STATED GOAL: Copy out every line in which the string "behind" occurs.

Collected data:
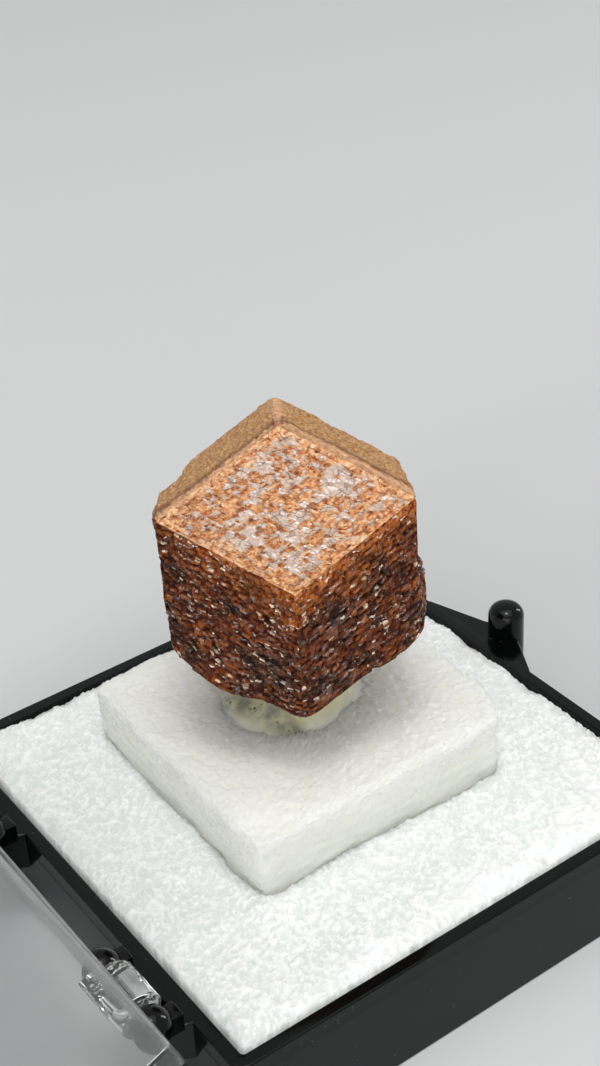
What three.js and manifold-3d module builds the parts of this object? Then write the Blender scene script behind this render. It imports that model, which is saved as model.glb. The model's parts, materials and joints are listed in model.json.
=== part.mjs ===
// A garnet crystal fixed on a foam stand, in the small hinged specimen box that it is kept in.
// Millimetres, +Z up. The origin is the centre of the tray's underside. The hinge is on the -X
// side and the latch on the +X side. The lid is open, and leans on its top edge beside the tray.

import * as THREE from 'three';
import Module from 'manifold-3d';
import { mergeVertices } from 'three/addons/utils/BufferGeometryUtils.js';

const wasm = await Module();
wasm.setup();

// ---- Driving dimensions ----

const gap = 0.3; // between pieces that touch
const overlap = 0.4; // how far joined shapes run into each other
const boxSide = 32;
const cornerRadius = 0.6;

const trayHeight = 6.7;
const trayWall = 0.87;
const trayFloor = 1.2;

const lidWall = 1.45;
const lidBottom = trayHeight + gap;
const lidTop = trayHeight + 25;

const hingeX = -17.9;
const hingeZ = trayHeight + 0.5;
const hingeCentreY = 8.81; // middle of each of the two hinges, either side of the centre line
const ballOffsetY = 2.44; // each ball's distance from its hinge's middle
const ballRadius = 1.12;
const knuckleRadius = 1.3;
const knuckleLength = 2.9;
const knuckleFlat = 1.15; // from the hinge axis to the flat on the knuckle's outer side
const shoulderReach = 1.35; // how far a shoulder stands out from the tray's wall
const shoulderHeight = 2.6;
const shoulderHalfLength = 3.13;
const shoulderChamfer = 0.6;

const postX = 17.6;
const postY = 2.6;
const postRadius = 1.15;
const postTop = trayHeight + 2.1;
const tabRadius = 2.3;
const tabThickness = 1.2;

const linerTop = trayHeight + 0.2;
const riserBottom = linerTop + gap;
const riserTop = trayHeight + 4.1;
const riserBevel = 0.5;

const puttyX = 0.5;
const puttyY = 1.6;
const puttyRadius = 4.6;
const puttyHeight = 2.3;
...
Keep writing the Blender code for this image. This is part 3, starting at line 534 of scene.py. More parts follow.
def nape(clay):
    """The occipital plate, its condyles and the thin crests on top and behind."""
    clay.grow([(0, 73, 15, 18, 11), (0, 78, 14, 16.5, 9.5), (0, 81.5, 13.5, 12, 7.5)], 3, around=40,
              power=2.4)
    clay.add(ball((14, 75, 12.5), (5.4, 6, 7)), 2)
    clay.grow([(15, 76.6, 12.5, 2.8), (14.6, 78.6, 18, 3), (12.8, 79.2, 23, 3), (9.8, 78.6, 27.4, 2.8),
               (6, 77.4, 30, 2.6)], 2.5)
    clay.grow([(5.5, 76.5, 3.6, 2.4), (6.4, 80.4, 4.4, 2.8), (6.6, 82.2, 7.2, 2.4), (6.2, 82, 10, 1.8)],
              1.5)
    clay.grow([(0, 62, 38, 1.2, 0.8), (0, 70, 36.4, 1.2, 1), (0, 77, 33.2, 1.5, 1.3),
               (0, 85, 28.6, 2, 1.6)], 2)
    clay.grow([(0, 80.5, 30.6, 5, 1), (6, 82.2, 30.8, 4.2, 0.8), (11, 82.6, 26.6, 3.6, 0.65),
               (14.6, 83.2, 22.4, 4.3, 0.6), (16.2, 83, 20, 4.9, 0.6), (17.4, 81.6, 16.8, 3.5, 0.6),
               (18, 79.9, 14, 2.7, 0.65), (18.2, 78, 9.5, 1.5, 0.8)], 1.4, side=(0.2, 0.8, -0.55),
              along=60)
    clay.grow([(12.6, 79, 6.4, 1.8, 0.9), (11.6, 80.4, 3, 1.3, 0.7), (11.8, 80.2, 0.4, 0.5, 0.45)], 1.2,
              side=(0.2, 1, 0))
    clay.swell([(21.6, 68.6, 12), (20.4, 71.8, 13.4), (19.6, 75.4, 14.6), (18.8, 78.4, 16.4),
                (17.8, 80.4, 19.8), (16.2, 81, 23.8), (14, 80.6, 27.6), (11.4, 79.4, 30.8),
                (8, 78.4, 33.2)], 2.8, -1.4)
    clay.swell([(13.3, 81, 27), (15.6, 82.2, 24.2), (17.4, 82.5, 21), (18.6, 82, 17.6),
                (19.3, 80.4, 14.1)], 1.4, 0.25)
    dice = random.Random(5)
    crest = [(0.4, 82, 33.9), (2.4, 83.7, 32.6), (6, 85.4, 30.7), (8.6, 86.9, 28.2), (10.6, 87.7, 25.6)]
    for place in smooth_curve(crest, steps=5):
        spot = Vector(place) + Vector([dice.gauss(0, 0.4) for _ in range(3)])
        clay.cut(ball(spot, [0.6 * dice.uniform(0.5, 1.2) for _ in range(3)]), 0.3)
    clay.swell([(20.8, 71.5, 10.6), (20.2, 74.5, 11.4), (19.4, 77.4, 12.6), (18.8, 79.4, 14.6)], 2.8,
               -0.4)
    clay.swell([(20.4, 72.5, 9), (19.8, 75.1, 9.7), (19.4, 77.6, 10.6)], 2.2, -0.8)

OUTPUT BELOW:
What three.js and manifold-3d module builds the parts of this object? Then write the Blender scene script behind this render. It imports that model, which is saved as model.glb. The model's parts, materials and joints are listed in model.json.
    """The occipital plate, its condyles and the thin crests on top and behind."""